Since its founding, Haba has used wood as a central material, especially for wooden toys. The company became known for its building blocks, which remain part of its range. Its assortment later expanded to include pull-along figures, vehicles, clutching toys, toy-shop items, ball tracks, dolls, fabric toys, children's-room accessories, craft sets, outdoor and discovery products, games, puzzles and children's books.

From the mid-1980s, Haba began to develop board games. Its best-known game, Obstgarten (Orchard), emerged from a competition in 1986. Since 2001, an in-house editorial team has developed new games in this segment. Some of the best-known games are:
- Obstgarten (Orchard), 1986, Anneliese Farkaschovsky
- Timberland, 1989, Klaus Teuber
- Cameo, 1992, Rüdiger Dorn
- Ringel Rangel, 1993, Geni Wyss – Children's Game of the Year 1993
- Karambolage, 1995, Heinz Meister – Children's Game of the Year 1995
- Leinen los!, 1997, Alex Randolph – Children's Game of the Year 1997
- Kayanak, 1999, Peter-Paul Joopen – Children's Game of the Year 1999
- Piraten-Pitt, 2000, Wolfgang Kramer – Deutscher Kinderspielepreis
- Klondike, 2001, Stefanie Rohner and Christian Wolf – Children's Game of the Year 2001
- Ruhmreiche Ritter, 2002, Roberto Fraga and Odet l'Homer
- Das Zauberschloss, 2003, Wolfgang Panning
- Socken Zocken, 2004, Michael Schacht
- Der schwarze Pirat (The Black Pirate), 2006, Guido Hoffmann – Children's Game of the Year 2006
- Diego Drachenzahn, 2010, Manfred Ludwig – Children's Game of the Year 2010
- Karuba, 2015, Rüdiger Dorn – nominated for the 2016 Spiel des Jahres
- Rhino Hero: Super Battle, 2017, Scott Frisco and Steven Strumpf
- Funkelschatz (Dragon's Breath), 2018, Lena and Günter Burkhardt – Children's Game of the Year 2018
- The Key – Sabotage at Lucky Llama Land, 2021, Thomas Sing

Haba won the critics' award Children's Game of the Year five times as of 2026 (2001, 2006, 2010, 2018 and 2019), making it the publisher with the most awards in this category. Many Haba toys also carry the "spiel gut" ("good toy") seal of approval. Kullerbü, Haba's car park play track game, was one of the winners of 2018 The Toy Award: Gold for toys awards.

=== Wehrfritz ===
Wehrfritz manufactures and distributes furniture and equipment for educational institutions. It offers, for example, tables and chairs, cloakrooms, play and climbing houses, room dividers and cupboards, and also offers interior design services. The range also includes teaching and learning materials as well as therapy aids. Outside Germany, the Wehrfritz range is distributed under the Haba name, for example as Haba Education.

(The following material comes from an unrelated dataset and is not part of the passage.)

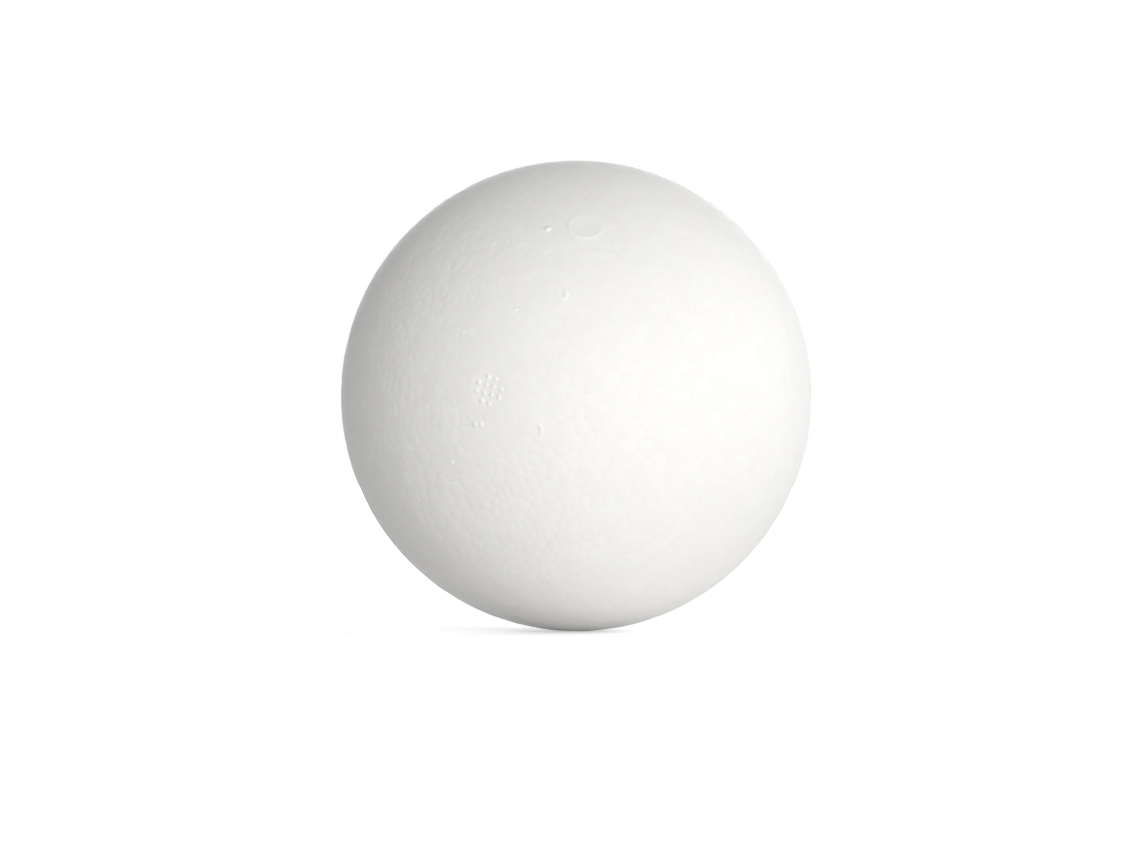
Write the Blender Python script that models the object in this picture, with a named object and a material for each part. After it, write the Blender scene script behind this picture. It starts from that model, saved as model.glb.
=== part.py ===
"""A moulded polystyrene craft ball, 100 mm across.

The ball is one solid piece of fused beads, blown in a two-part steam mould.
The mould has left its marks on it: a fine seam where the two halves met, the
print of a steam vent with a nub at each of its holes, and the ringed print of
the filler's plunger. The origin is the ball's centre. The mould opened along
the Y axis, so the seam lies in the XZ plane, and both prints are on the -Y
half. Sizes are in metres.
"""

import bmesh
import bpy
from math import cos, floor, hypot, pi, radians, sin, sqrt
from mathutils import Matrix, Vector

# The ball
BALL_DIAMETER = 0.100
BALL_SEGMENTS = 72  # round the mould's axis
BALL_RINGS = 36  # from pole to pole

# The seam where the mould's halves met
SEAM_WIDTH = 0.0008
SEAM_HEIGHT = 0.00012

# The print of the steam vent
VENT_DIAMETER = 0.0084
VENT_STEP = 0.00005  # how far its edge stands proud of the ball
VENT_AZIMUTH = radians(-20.9)  # from the front, towards +X
VENT_ELEVATION = radians(1.4)

# The nubs that foam pressed into the vent's holes
NUB_PITCH = 0.0017
NUB_DIAMETER = 0.0009
NUB_TIP_DIAMETER = 0.00055
NUB_HEIGHT = 0.0003
NUB_MARGIN = 0.0004  # from a nub's foot to the print's edge
NUB_ROWS_TURN = radians(-16)
NUB_SIDES = 10

# Two stray nubs below the vent, in degrees from the front and up
STRAY_NUB_PLACES = ((-24.5, -6.6), (-23.0, -6.6))

# The print of the filler's plunger, with the ring of its gap
FILLER_DIAMETER = 0.0075
FILLER_STEP = 0.00005
FILLER_AZIMUTH = radians(2.9)
FILLER_ELEVATION = radians(44.2)
FILLER_RING_WIDTH = 0.00055
FILLER_RING_HEIGHT = 0.00018

# The larger nub of a lone steam pin beside it
PIN_DIAMETER = 0.0016
PIN_TIP_DIAMETER = 0.0009
PIN_HEIGHT = 0.0004
PIN_AZIMUTH = radians(-9.2)
PIN_ELEVATION = radians(43.3)

PRINT_SIDES = 48
PRINT_ROOT = 0.001  # how deep the prints start inside the foam
NUB_ROOT = 0.00025  # and the nubs
CUT_CLEARANCE = 0.0001  # keeps the cutters off the faces of the prints

FOAM_COLOUR = (0.90, 0.90, 0.885, 1.0)
FOAM_ROUGHNESS = 0.62


def clear_scene():
    """Remove every object that the file was opened with."""
    for old in list(bpy.data.objects):
        bpy.data.objects.remove(old, do_unlink=True)


def add_object(name, bm):
    """Turn a bmesh into a named object in the scene."""
    bmesh.ops.recalc_face_normals(bm, faces=bm.faces)
    mesh = bpy.data.meshes.new(name)
    bm.to_mesh(mesh)
    bm.free()
    obj = bpy.data.objects.new(name, mesh)
    bpy.context.scene.collection.objects.link(obj)
    return obj


def foam_material():
    """White bead foam, with the dull sheen of the mould's face."""
    foam = bpy.data.materials.new("white_foam")
    foam.use_nodes = True
    shader = foam.node_tree.nodes["Principled BSDF"]
    shader.inputs["Base Color"].default_value = FOAM_COLOUR
    shader.inputs["Roughness"].default_value = FOAM_ROUGHNESS
    shader.inputs["Metallic"].default_value = 0.0
    return foam


def spin_profile(bm, points, sides, axis):
    """Revolve a profile of points round an axis through the origin."""
    verts = [bm.verts.new(point) for point in points]
    edges = [bm.edges.new(pair) for pair in zip(verts, verts[1:])]
    bmesh.ops.spin(
        bm,
        geom=verts + edges,
        cent=(0.0, 0.0, 0.0),
        axis=axis,
        angle=2.0 * pi,
        steps=sides,
        use_merge=True,
    )
    bmesh.ops.remove_doubles(bm, verts=bm.verts, dist=1e-7)


def ball_profile():
    """Half the ball's outline, from the -Y pole to the +Y pole over the seam."""
    radius = BALL_DIAMETER / 2
    seam_edge = SEAM_WIDTH / 2 / radius
    quarter = BALL_RINGS // 2
    rising = [seam_edge + (pi / 2 - seam_edge) * i / quarter for i in range(quarter + 1)]
    front = [(radius * cos(a), -radius * sin(a), 0.0) for a in reversed(rising)]
    back = [(radius * cos(a), radius * sin(a), 0.0) for a in rising]
    front[0] = (0.0, -radius, 0.0)
    back[-1] = (0.0, radius, 0.0)
    return front + [(radius + SEAM_HEIGHT, 0.0, 0.0)] + back


def facing(azimuth, elevation):
    """The frame of a print: its Z points out of the ball, and its Y is upward."""
    outward = Vector((
        sin(azimuth) * cos(elevation),
        -cos(azimuth) * cos(elevation),
        sin(elevation),
    ))
    across = Vector((0.0, 0.0, 1.0)).cross(outward).normalized()
    upward = outward.cross(across)
    return Matrix((across, upward, outward)).transposed().to_4x4()


def print_face(diameter, step):
    """How far from the ball's centre the flat face of a print lies."""
    return sqrt((BALL_DIAMETER / 2) ** 2 - (diameter / 2) ** 2) + step


def add_turned(bm, profile, sides, place):
    """Add a shape turned round its own Z axis, at a given place."""
    turned = bmesh.new()
    spin_profile(turned, [(r, 0.0, z) for r, z in profile], sides, (0.0, 0.0, 1.0))
    bmesh.ops.transform(turned, matrix=place, verts=turned.verts)
    mesh = bpy.data.meshes.new("turned")
    turned.to_mesh(mesh)
    turned.free()
    bm.from_mesh(mesh)
    bpy.data.meshes.remove(mesh)


def add_clearing(bm, diameter, step, place):
    """The cutter that takes the ball's crown away from under a print."""
    radius = diameter / 2 - CUT_CLEARANCE
    bottom = print_face(diameter, step) - CUT_CLEARANCE
    top = BALL_DIAMETER / 2 + PRINT_ROOT
    profile = [(0.0, bottom), (radius, bottom), (radius, top), (0.0, top)]
    add_turned(bm, profile, PRINT_SIDES, place)


def add_vent_print(bm, place):
    """The flat round print of the vent."""
    radius = VENT_DIAMETER / 2
    top = print_face(VENT_DIAMETER, VENT_STEP)
    bottom = top - PRINT_ROOT
    profile = [(0.0, bottom), (radius, bottom), (radius, top), (0.0, top)]
    add_turned(bm, profile, PRINT_SIDES, place)


def add_filler_print(bm, place):
    """The plunger's flat print, with the low ring that its gap has left."""
    radius = FILLER_DIAMETER / 2
    inner = radius - FILLER_RING_WIDTH
    face = print_face(FILLER_DIAMETER, FILLER_STEP)
    crest = face + FILLER_RING_HEIGHT
    bottom = face - PRINT_ROOT
    profile = [
        (0.0, bottom),
        (radius, bottom),
        (radius, face),
        (radius - FILLER_RING_WIDTH / 4, crest),
        (inner + FILLER_RING_WIDTH / 4, crest),
        (inner, face),
        (0.0, face),
    ]
    add_turned(bm, profile, PRINT_SIDES, place)


def nub_centres():
    """The vent's holes: a square grid, as far out as a whole nub still fits."""
    reach = VENT_DIAMETER / 2 - NUB_DIAMETER / 2 - NUB_MARGIN
    count = floor(reach / NUB_PITCH) + 1
    places = []
    for row in range(-count, count):
        for column in range(-count, count):
            x = (column + 0.5) * NUB_PITCH
            y = (row + 0.5) * NUB_PITCH
            if hypot(x, y) <= reach:
                places.append((x, y))
    return places


def add_nub(bm, diameter, tip_diameter, face, height, place):
    """One low blunt cone, rising from a face at a given distance from the centre."""
    foot = diameter / 2
    tip = tip_diameter / 2
    root = foot + (foot - tip) * NUB_ROOT / height
    top = face + height
    bottom = face - NUB_ROOT
    profile = [(0.0, bottom), (root, bottom), (tip, top), (0.0, top)]
    add_turned(bm, profile, NUB_SIDES, place)


def add_vent_nubs(bm, place):
    """One nub for each hole of the vent."""
    face = print_face(VENT_DIAMETER, VENT_STEP)
    turn = Matrix.Rotation(NUB_ROWS_TURN, 4, "Z")
    for x, y in nub_centres():
        spot = place @ turn @ Matrix.Translation((x, y, 0.0))
        add_nub(bm, NUB_DIAMETER, NUB_TIP_DIAMETER, face, NUB_HEIGHT, spot)


def add_lone_nubs(bm):
    """The two stray nubs and the steam pin's nub, straight out of the ball."""
    radius = BALL_DIAMETER / 2
    for azimuth, elevation in STRAY_NUB_PLACES:
        spot = facing(radians(azimuth), radians(elevation))
        add_nub(bm, NUB_DIAMETER, NUB_TIP_DIAMETER, radius, NUB_HEIGHT, spot)
    spot = facing(PIN_AZIMUTH, PIN_ELEVATION)
    add_nub(bm, PIN_DIAMETER, PIN_TIP_DIAMETER, radius, PIN_HEIGHT, spot)


def boolean(target, operand, operation):
    """Cut or join with an operand, which is then only a guide."""
    operand.hide_render = True
    operand.display_type = "WIRE"
    step = target.modifiers.new(operand.name, "BOOLEAN")
    step.operation = operation
    step.solver = "EXACT"
    step.object = operand


def bake_modifiers(obj):
    """Keep the result of the modifiers, and drop the guides they used."""
    guides = [step.object for step in obj.modifiers]
    depsgraph = bpy.context.evaluated_depsgraph_get()
    result = bpy.data.meshes.new_from_object(obj.evaluated_get(depsgraph))
    obj.modifiers.clear()
    obj.data = result
    for guide in guides:
        bpy.data.objects.remove(guide, do_unlink=True)


def build_ball():
    """The whole ball: its sphere, seam, vent print with nubs, and filler print."""
    vent = facing(VENT_AZIMUTH, VENT_ELEVATION)
    filler = facing(FILLER_AZIMUTH, FILLER_ELEVATION)

    sphere = bmesh.new()
    spin_profile(sphere, ball_profile(), BALL_SEGMENTS, (0.0, 1.0, 0.0))
    ball = add_object("foam_ball", sphere)

    clearings = bmesh.new()
    add_clearing(clearings, VENT_DIAMETER, VENT_STEP, vent)
    add_clearing(clearings, FILLER_DIAMETER, FILLER_STEP, filler)
    boolean(ball, add_object("crown_cutters", clearings), "DIFFERENCE")

    prints = bmesh.new()
    add_vent_print(prints, vent)
    add_filler_print(prints, filler)
    boolean(ball, add_object("mould_prints", prints), "UNION")

    nubs = bmesh.new()
    add_vent_nubs(nubs, vent)
    add_lone_nubs(nubs)
    boolean(ball, add_object("steam_nubs", nubs), "UNION")

    bake_modifiers(ball)
    ball.data.name = "foam_ball"
    ball.data.shade_smooth()
    ball.data.set_sharp_from_angle(angle=radians(20))
    ball.data.materials.clear()
    ball.data.materials.append(foam_material())
    return ball


clear_scene()
build_ball()
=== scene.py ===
"""The looks of a moulded polystyrene craft ball: its beads, mould marks, foam and light."""

from math import atan2, cos, floor, hypot, pi, radians, sin, sqrt

import bmesh
import bpy
import numpy as np
from mathutils import Matrix, Vector, kdtree, noise


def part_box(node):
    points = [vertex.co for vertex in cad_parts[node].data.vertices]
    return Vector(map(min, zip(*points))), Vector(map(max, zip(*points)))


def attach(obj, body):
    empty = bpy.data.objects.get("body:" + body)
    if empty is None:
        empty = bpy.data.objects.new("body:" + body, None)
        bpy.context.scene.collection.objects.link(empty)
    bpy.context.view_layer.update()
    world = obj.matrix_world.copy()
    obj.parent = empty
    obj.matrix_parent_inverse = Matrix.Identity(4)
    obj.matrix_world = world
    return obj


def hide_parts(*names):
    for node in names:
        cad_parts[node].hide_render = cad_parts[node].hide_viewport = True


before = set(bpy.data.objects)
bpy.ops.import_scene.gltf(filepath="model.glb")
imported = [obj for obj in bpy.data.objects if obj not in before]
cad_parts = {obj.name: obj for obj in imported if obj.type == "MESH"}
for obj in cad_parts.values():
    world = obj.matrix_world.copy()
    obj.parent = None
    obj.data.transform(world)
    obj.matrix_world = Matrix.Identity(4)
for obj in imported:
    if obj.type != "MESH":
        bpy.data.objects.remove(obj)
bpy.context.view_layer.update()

# The beads. The ball is blown from thousands of small pre-foamed beads, which
# swell in the steam mould until their sides meet. Each shows at the surface as
# one low-domed cell, and the cells are laid out as an even random scatter.
box_low, box_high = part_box("foam_ball")
BALL_RADIUS = (box_high[1] - box_low[1]) / 2
BEAD_PITCH = 0.0027
BEAD_SEED = 11
SPREADING_ROUNDS = 3
TURNING_ROUNDS = 6
SHORTEST_WALL = 0.00015

chance = np.random.default_rng(BEAD_SEED)
bead_area = BEAD_PITCH**2 * sqrt(3) / 2
bead_count = round(4 * pi * BALL_RADIUS**2 / bead_area)


def hull_round(directions):
    """Join neighbouring directions into triangles, as a hull on the unit sphere.

    The hull operator is too coarse for points this close together, so the edges
    that it leaves sunken are turned.
    """
    hull = bmesh.new()
    for direction in directions:
        hull.verts.new(direction)
    bmesh.ops.convex_hull(hull, input=hull.verts)
    loose = [bead for bead in hull.verts if not bead.link_faces]
    bmesh.ops.delete(hull, geom=loose, context="VERTS")
    hull.normal_update()
    for _ in range(TURNING_ROUNDS):
        for edge in [edge for edge in hull.edges if not edge.is_convex]:
            if edge.is_valid and not edge.is_convex:
                turned = bmesh.utils.edge_rotate(edge)
                for face in turned.link_faces if turned else ():
                    face.normal_update()
    hull.verts.index_update()
    hull.faces.index_update()
    return hull


def corners_round(bead):
    """The hull triangles round a bead, anticlockwise: their normals are its corners."""
    outward = bead.co.normalized()
    across = outward.orthogonal().normalized()
    upward = outward.cross(across)
    return sorted(
        bead.link_faces,
        key=lambda corner: atan2(corner.normal.dot(upward), corner.normal.dot(across)),
    )


scatter = chance.normal(size=(bead_count, 3))
bead_directions = [Vector(spot).normalized() for spot in scatter]
for _ in range(SPREADING_ROUNDS):
    hull = hull_round(bead_directions)
    bead_directions = [
        sum((corner.normal for corner in bead.link_faces), Vector()).normalized()
        for bead in hull.verts
    ]
    hull.free()

hull = hull_round(bead_directions)
bead_directions = [bead.co.normalized() for bead in hull.verts]
ball = bmesh.new()
own_bead = ball.faces.layers.int.new("own_bead")
corner_verts = [ball.verts.new(corner.normal * BALL_RADIUS) for corner in hull.faces]
for bead in hull.verts:
    cell = ball.faces.new([corner_verts[corner.index] for corner in corners_round(bead)])
    cell[own_bead] = bead.index
hull.free()
bmesh.ops.remove_doubles(ball, verts=ball.verts, dist=SHORTEST_WALL)

# The skin of each bead. From the wall it shares with its neighbours it rises
# out of a fine groove over a rounded shoulder to a low dome.
GROOVE_SIDE = 0.00013
SHOULDER = 0.00036


def add_bead_skin(cell, centre):
    """Fill one cell with two rings and a hub, and mark each face as its bead's."""
    outline = list(cell.verts)
    rings = [outline]
    for inset in (GROOVE_SIDE, SHOULDER):
        ring = []
        for corner in outline:
            inward = centre - corner.co
            step = min(inset, inward.length * inset / (inset + SHOULDER))
            ring.append(ball.verts.new(corner.co + inward.normalized() * step))
        rings.append(ring)
    hub = ball.verts.new(centre)
    skin = []
    for i in range(len(outline)):
        j = (i + 1) % len(outline)
        for outer, inner in zip(rings, rings[1:]):
            skin.append(ball.faces.new((outer[i], outer[j], inner[j], inner[i])))
        skin.append(ball.faces.new((rings[-1][i], rings[-1][j], hub)))
    for face in skin:
        face[own_bead] = cell[own_bead]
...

=== Habermaass Stiftung ===
The group also includes the Habermaass Stiftung (Habermaass foundation), which supports projects in nature and environmental protection and in work with children and young people. In its first five years, the foundation invested around €1 million, among other things in a bird-protection association, a children's hospice and teaching materials on climate change. The foundation awards the prize Die digitale KITA der Zukunft ("The digital day-care centre of the future"), which recognises day-care centres for the child-appropriate use of digital media in early-childhood education; its jury is chaired by the early-childhood education researcher Wassilios E. Fthenakis.